To: Live2Sail who wrote (138303)8/1/2008 1:02:29 AM
From: Jim McMannisRespond to of 306849
 
Some Real Talk on Housing

what a bottom to the housing market will actually look like

seekingalpha.com

Another month, another round of negative housing data, and the pattern has become so repetitive that it's hard to think of anything original to say about it. However in the wake of last month's round of "housing bottom" predictions and in recognition of the current round, let's briefly discuss what a bottom to the housing market will actually look like.
The first thing to recognize is that the housing market is merely correcting itself after a period where it was inflated into a bubble by a combination of poor lending standards/practices, over-speculation, over-leveraged and/or under qualified buyers, etc.
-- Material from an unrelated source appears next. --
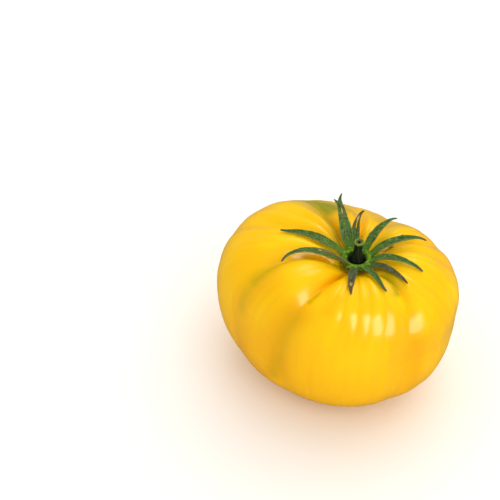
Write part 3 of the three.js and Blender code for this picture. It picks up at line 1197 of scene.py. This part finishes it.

Now that these "bad actors" have been removed from the market, prices are declining back to where they would be if the housing bubble hadn't occurred.

Once we understand that the housing market is going through a post-bubble correction, we can see that we shouldn't be looking for a bottom as much we should be looking for pricing stability. We also know that pricing stability cannot happen until the housing market has given up nearly all the gains of the housing boom era. At the moment (per Marketwatch) it appears that we've only turned back the clock to 2004, and have bit of a ways to go before anyone can make any credible claims of housing having reached a bottom.